Honoring Your Need for Space
It has been several months now since I started this journey. My attention has waned in the last few weeks as I’ve given myself space from the decluttering process. But I’ve returned. The emotional turbulence of the project requires time to assimilate and attune to what’s taken place.
I’m a big proponent of honoring our individual needs for space and time to heal and renew one’s self. And that’s what I’ve been doing. Yet I learned a lot in my last round of decluttering. In this post, I’m going to share with you the rest of my experience in decluttering my komono.
If you didn’t read my last post, komono is the Japanese word for miscellaneous items. These are items like make-up, CDs/DVDs, knick-knacks, decorations, wires, pens, papers, etc. These items can add up quickly. And this category contains sub-categories, which can consist of a large portion of items.
In that post, I discussed the mundane task of sorting paper as well as the emotional summersaults I experienced as I discarded – possibly sentimental – perfumes. Each round of decluttering shows me life’s stability and instability. The ups and the downs. The boring and the lively. This teaches me that objects take up space on all spectrums of our emotional Richter scale.
With each object we own, we set aside a certain amount of emotional space in addition to psychological and mental space. Each object registers as an emotion from joy to anger to boredom. And, often, we thoughtlessly keep objects that register as fear, obligation, boredom, dissatisfaction, or even sadness. We fail to recognize that these objects no longer bring us joy. And we never stop to contemplate whether or not we have the power to part with what doesn’t spark joy for us. (P.S. We do have the power.)
If I’m not happy with it, I don’t have to keep it.

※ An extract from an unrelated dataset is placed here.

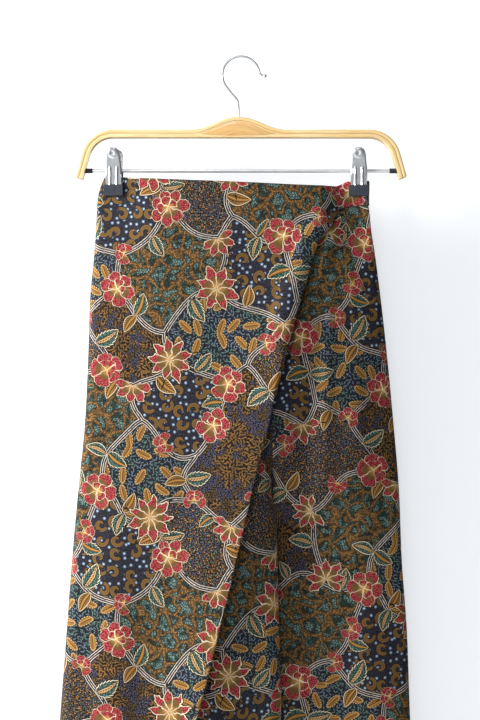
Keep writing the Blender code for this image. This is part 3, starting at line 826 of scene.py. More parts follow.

Recognition of Fears (Limiting Beliefs)
During the komono category, I began to recognize certain fears getting in the way of my letting go. These are the same fears that prompted me to keep what I have in the first place. As I recognized this, I decided to step back and ask myself: what are common fears that come up in response to discarding items?
Here’s what I came up with (please add your own):
- I’m being wasteful
- My family member’s or friend’s feelings will be hurt
- What will they/he/she think of me
- What if they/he/she gets mad
- It’s irresponsible of me
- It’s still in good condition
- I might use it someday
- I might like it again
- It might come back in fashion
- I’ve had it forever though
- I use it… sometimes
- It brought me joy… once
- I’ll feel sad if I let it go
- But others have so little
- This is bad of me
In other words…
- Might, might, might (future-tripping)
- What if, what if, what if (future-tripping again)

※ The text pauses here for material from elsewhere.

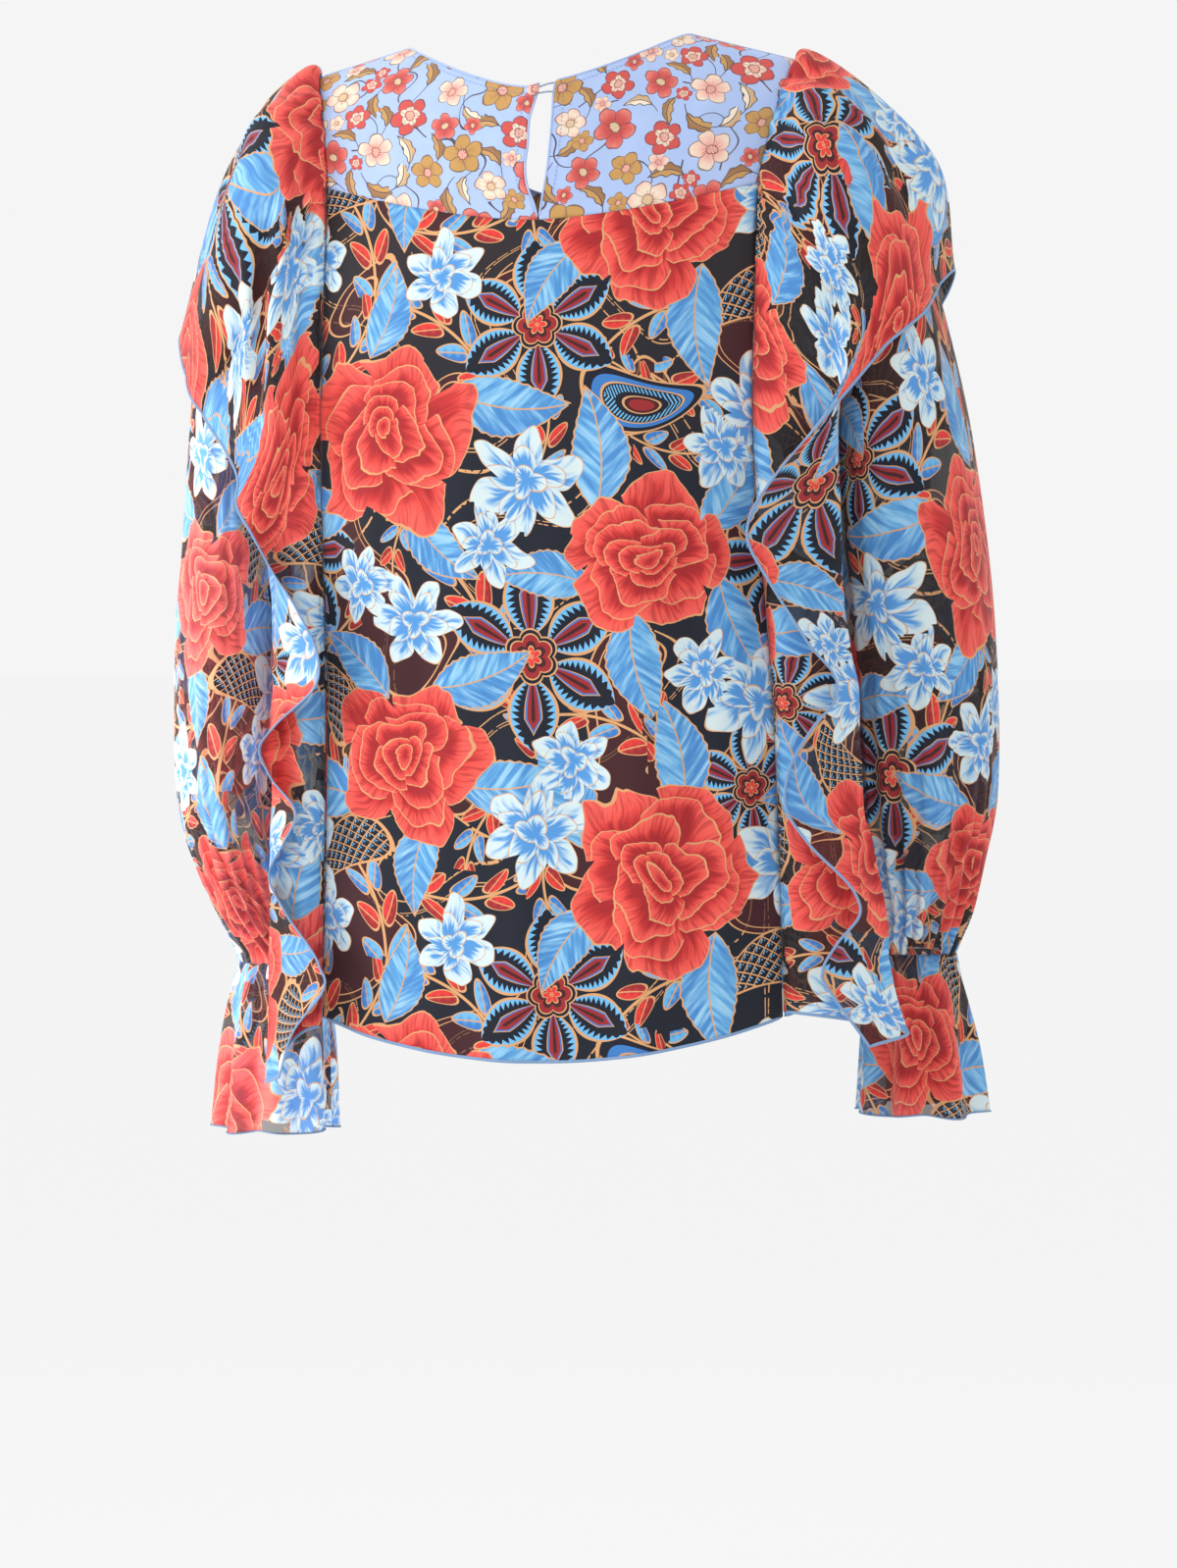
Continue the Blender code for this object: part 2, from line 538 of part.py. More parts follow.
def kept_clear(points, covered):
    """Moves the points and the faces beyond the root clear of the covered surfaces, and evens them."""
    rows, columns = points.shape[:2]
    clear = np.linspace(FLOUNCE_CLEAR_ROOT, FLOUNCE_CLEAR_EDGE, columns)
    for _ in range(EVENING_ROUNDS):
        inner = points[1:-1, 2:-1]
        inner += EVENING * (points[1:-1, 1:-2] + points[1:-1, 3:] - 2 * inner)
        inner += EVENING * (points[:-2, 2:-1] + points[2:, 2:-1] - 2 * inner)
        for row in range(rows):
            for column in range(1, columns):
                points[row, column] += shortfall(points[row, column], covered, clear[column])
        for row in range(rows - 1):
            for column in range(1, columns - 1):
                corners = points[row : row + 2, column : column + 2]
                corners += shortfall(corners.mean(axis=(0, 1)), covered, clear[column])
    return points


def grid_faces(rows, columns, closed):
    """Faces between neighbouring rows. A closed grid's last column meets its first."""
    last = columns if closed else columns - 1
    return [
        (
            row * columns + column,
            row * columns + (column + 1) % columns,
            (row + 1) * columns + (column + 1) % columns,
            (row + 1) * columns + column,
        )
        for row in range(rows - 1)
        for column in range(last)
    ]


def cloth_material(name, colour, roughness):
    material = bpy.data.materials.new(name)
    material.use_nodes = True
    surface = material.node_tree.nodes["Principled BSDF"]
    surface.inputs["Base Color"].default_value = (*colour, 1)
    surface.inputs["Roughness"].default_value = roughness
    surface.inputs["Metallic"].default_value = 0
    return material


def add_cloth(name, grid, closed, material, collection):
    """A grid of points as a cloth wall, thickened evenly to both sides."""
    mesh = bpy.data.meshes.new(name)
    shape = bmesh.new()
    points = [shape.verts.new(point) for point in grid.reshape(-1, 3)]
    for quad in grid_faces(*grid.shape[:2], closed):
        shape.faces.new([points[corner] for corner in quad])
    shape.to_mesh(mesh)
    shape.free()
    mesh.shade_smooth()
    mesh.materials.append(material)
    cloth = bpy.data.objects.new(name, mesh)
    collection.objects.link(cloth)
    wall = cloth.modifiers.new("wall", "SOLIDIFY")
    wall.thickness = WALL
    wall.offset = 0
    wall.use_even_offset = False
    return cloth


def out_of_back(x, z):
    """The direction straight out of the back's surface there."""
    nudge = 1e-4
    across = (body_y(x + nudge, z) - body_y(x - nudge, z)) / (2 * nudge)
    upwards = (body_y(x, z + nudge) - body_y(x, z - nudge)) / (2 * nudge)
    return unit(np.stack(np.broadcast_arrays(-across, 1.0, -upwards), axis=-1))


def add_neck_loop(material, collection):
    """The thread loop: out from the right half's edge, round the button's shank and back."""
    ends = []
    for drop in LOOP_ENDS:
        x = CENTRE_BACK - KEYHOLE["right"][0] + LOOP_SEAT
        ends.append((x, neck_or_shoulder(x, NECK_DROP_BACK, NECK_POWER_BACK) - drop))
    angle = np.linspace(np.pi / 2, -np.pi / 2, 7)
    bend = np.stack([BUTTON_X + LOOP_BEND * np.cos(angle), BUTTON_Z + LOOP_BEND * np.sin(angle)], axis=-1)
    share = np.array([0, 0.25, 0.5])[:, None]
    first = ends[0] + (bend[0] - ends[0]) * share
    last = bend[-1] + (np.array(ends[1]) - bend[-1]) * (1 - share[::-1])
    path = np.concatenate([first, bend, last])
    rise = np.concatenate([[0, 0.75, 1], np.ones(len(bend)), [1, 0.75, 0]]) * LOOP_STAND
    x, z = path.T
    points = on_body(x, z) + out_of_back(x, z) * rise[:, None]
    curve = bpy.data.curves.new("neck_loop", "CURVE")
    curve.dimensions = "3D"
    curve.bevel_depth = LOOP_RADIUS
    curve.bevel_resolution = 1
    curve.use_fill_caps = True
    line = curve.splines.new("POLY")
    line.points.add(len(points) - 1)
    for point, place in zip(line.points, points):
        point.co = (*place, 1)
    loop = bpy.data.objects.new("neck_loop", curve)
    loop.data.materials.append(material)
    collection.objects.link(loop)


def add_neck_button(material, collection):
    """The covered button on the left half, standing on its shank over the cloth."""
    shape = bmesh.new()
    profile = [shape.verts.new((radius, 0, out)) for out, radius in zip(BUTTON["out"], BUTTON["radius"])]
    for below, above in zip(profile[:-1], profile[1:]):
        shape.edges.new((below, above))
    mesh = bpy.data.meshes.new("neck_button")
    shape.to_mesh(mesh)
    shape.free()
    mesh.materials.append(material)
    button = bpy.data.objects.new("neck_button", mesh)
    out = out_of_back(np.array(BUTTON_X), np.array(BUTTON_Z))
    button.location = on_body(np.array(BUTTON_X), np.array(BUTTON_Z))
    button.rotation_euler = Vector(out).to_track_quat("Z", "Y").to_euler()
    collection.objects.link(button)
    turned = button.modifiers.new("turned", "SCREW")
    turned.steps = BUTTON_SIDES
    turned.render_steps = BUTTON_SIDES
    turned.use_merge_vertices = True
    turned.merge_threshold = 1e-5
    turned.use_normal_calculate = True


def clear_scene():
    for item in list(bpy.data.objects):
        bpy.data.objects.remove(item, do_unlink=True)


def main():
    clear_scene()
    blouse = bpy.data.collections.new("blouse")
    bpy.context.scene.collection.children.link(blouse)
    voile = cloth_material("printed_voile", (0.36, 0.49, 0.80), 0.85)
    chiffon = cloth_material("printed_chiffon", (0.16, 0.10, 0.14), 0.75)
    thread = cloth_material("thread", (0.25, 0.35, 0.55), 0.8)

    back = panel(14, 13, back=True)
    add_cloth("back_yoke_left", yoke_half(1, 9, 7), False, voile, blouse)
    add_cloth("back_yoke_right", yoke_half(-1, 9, 7), False, voile, blouse)
    add_cloth("front_yoke", front_yoke(21, 6), False, voile, blouse)
    add_cloth("back_panel", back, False, chiffon, blouse)
    add_cloth("front_panel", panel(14, 13, back=False), False, chiffon, blouse)
    add_neck_loop(thread, blouse)
    add_neck_button(voile, blouse)
    for side, hand in ((1, "left"), (-1, "right")):
        flank = side_panel(side, 8, 12)
        arm = sleeve(side, 15)
        frill = cuff(side, 5)
        covered = tree_of([(flank[:, ::side], False), (arm[:, ::-side], True), (back, False)])
        ruffle = flounce(side, 11, 42, covered)
        add_cloth("side_panel_" + hand, flank, False, chiffon, blouse)
        add_cloth("sleeve_" + hand, arm, True, chiffon, blouse)
        add_cloth("cuff_" + hand, frill, True, chiffon, blouse)
        add_cloth("flounce_" + hand, ruffle, False, chiffon, blouse)


main()
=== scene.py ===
import math
from functools import partialmethod

import bmesh
import bpy
import numpy as np
from mathutils import Matrix, Vector
from mathutils.bvhtree import BVHTree


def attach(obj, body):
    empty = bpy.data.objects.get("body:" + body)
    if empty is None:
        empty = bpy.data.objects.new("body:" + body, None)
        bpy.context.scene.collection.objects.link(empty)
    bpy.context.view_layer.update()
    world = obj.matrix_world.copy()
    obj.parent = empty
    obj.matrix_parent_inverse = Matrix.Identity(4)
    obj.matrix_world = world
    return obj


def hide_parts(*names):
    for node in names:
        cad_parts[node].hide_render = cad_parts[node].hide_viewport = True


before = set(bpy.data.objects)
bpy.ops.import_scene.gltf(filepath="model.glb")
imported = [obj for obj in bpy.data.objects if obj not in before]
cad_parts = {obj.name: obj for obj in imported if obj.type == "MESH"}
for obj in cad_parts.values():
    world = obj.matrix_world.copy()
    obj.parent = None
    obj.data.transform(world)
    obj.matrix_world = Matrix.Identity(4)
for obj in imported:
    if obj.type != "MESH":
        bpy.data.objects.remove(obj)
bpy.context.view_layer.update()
scene = bpy.context.scene
hands = {1: "left", -1: "right"}  # the wearer's, by the sign of X
print("frame loaded")


# Camera, light and floor

shot = {
    "at": (-0.48960, 2.95622, -0.32641),
    "towards": (-0.02086, -0.00330, -0.47296),
    "lens": 140.6,
    "sensor": 36.0,
    "clip": (0.05, 100),
}
studio = {
    "air": 0.912,
    "floorHeight": -1.45,
    "floorReach": 40.0,
    "floorPaint": 0.08,
    "floorGlow": 0.825,
    "lampsAim": (0, 0, -0.4),
    "lamps": [  # where, size, power, colour
        ((-1.6, 2.6, 1.5), 1.6, 5, (1.0, 0.985, 0.97)),
        ((3.0, 1.0, 0.2), 1.6, 62, (1.0, 0.99, 0.98)),
        ((2.0, 2.4, 0.8), 2.0, 8, (0.98, 0.99, 1.0)),
        ((0.3, -2.6, 1.2), 2.4, 22, (1.0, 1.0, 1.0)),
    ],
}


def grey(level):
    return (level, level, level, 1)


def standing(name, data, at, towards):  # a camera or a lamp that looks from one place to another
    thing = bpy.data.objects.new(name, data)
    thing.location = at
    thing.rotation_euler = (Vector(towards) - Vector(at)).to_track_quat("-Z", "Y").to_euler()
    scene.collection.objects.link(thing)
    return thing


def meshOf(name, shape):
    mesh = bpy.data.meshes.new(name)
    shape.to_mesh(mesh)
    shape.free()
    return mesh


def newMaterial(name, settings):
    material = bpy.data.materials.new(name)
    material.use_nodes = True
    surface = material.node_tree.nodes["Principled BSDF"]
    for socket, value in settings.items():
        surface.inputs[socket].default_value = value
    return material, surface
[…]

- Fear of other people’s feelings and reactions
- Fear of own emotions
These are what’s called “limiting beliefs.” Limiting beliefs hold us back from making personal changes. They keep us from expanding into a new level of personal growth. We can’t reach the next step if we allow these thoughts to go unseen and unquestioned. In decluttering the remainder of my komono, I came up against limiting beliefs such as these.
I can see now that I didn’t get joy from at least 75% of what I’ve kept. The only reason I’ve kept these things is because I thought, “What if I have to buy this again in the future? What if I don’t ever find one quite like this one? What if I like it more next month or year?” Or other thoughts like those above.
I heard these thoughts bubble to the surface as I cleaned out my patio closet. And in particular, when I reached for the fire starting logs.
The Unquestioned Fire Starting Logs
Evan and I have a fireplace in our apartment – that we never use. And yet we’ve managed to get a bounty of fire starting logs. They come from family and neighbors who give them to us out of kindness and simply “thinking of us.”
Most recently one of our neighbors moved. And she dutifully brought her logs to our front door. I smiled and said thanks, as though it were some kind of departure gift. A “farewell for now.” Or, “Take luck!”
As I toted them to our patio closet, I reflected on how I haven’t started but one fire in that fireplace – and we’ve lived here three years. Now our living room furniture is arranged in a way that it would be unsafe to start a fire. And I don’t intend on re-arranging.
I knew we didn’t need them from the moment I took them in my hands. As I walked to the patio closet, I looked down at the logs with a frown on my face. I felt like a sheepish child scooting away from a poor decision. And yet it didn’t cross my mind that I could throw them away. Instead, I stored them in an already overcrowded closet.
It didn’t cross my mind because I bought into the limiting beliefs that said, “Maybe I’ll need them one day.” Well, those beliefs went in the trash. And so did those logs.
The Decluttering Continues
As far as my komono decluttering goes, I’ll be here for at least a few more days, if not weeks. I find myself unable to move forward to the final category: sentimental items. I’m just not there yet.
I’ve given myself space from decluttering, since it’s a deeply emotional process at times. But now that I’m ready to move forward, I see areas in which I can still go back and declutter further. I see things I wasn’t wholly honest about. Items that can be discarded still.
As I mentioned in the first post, decluttering can take up to but no more than six months (Marie Kondo insists). So I’m giving myself until the end of June to have this process completed. I think I’ll be finished before then, but that gives me time to comb through previous categories before moving on to the final – and hardest – category: sentimental items.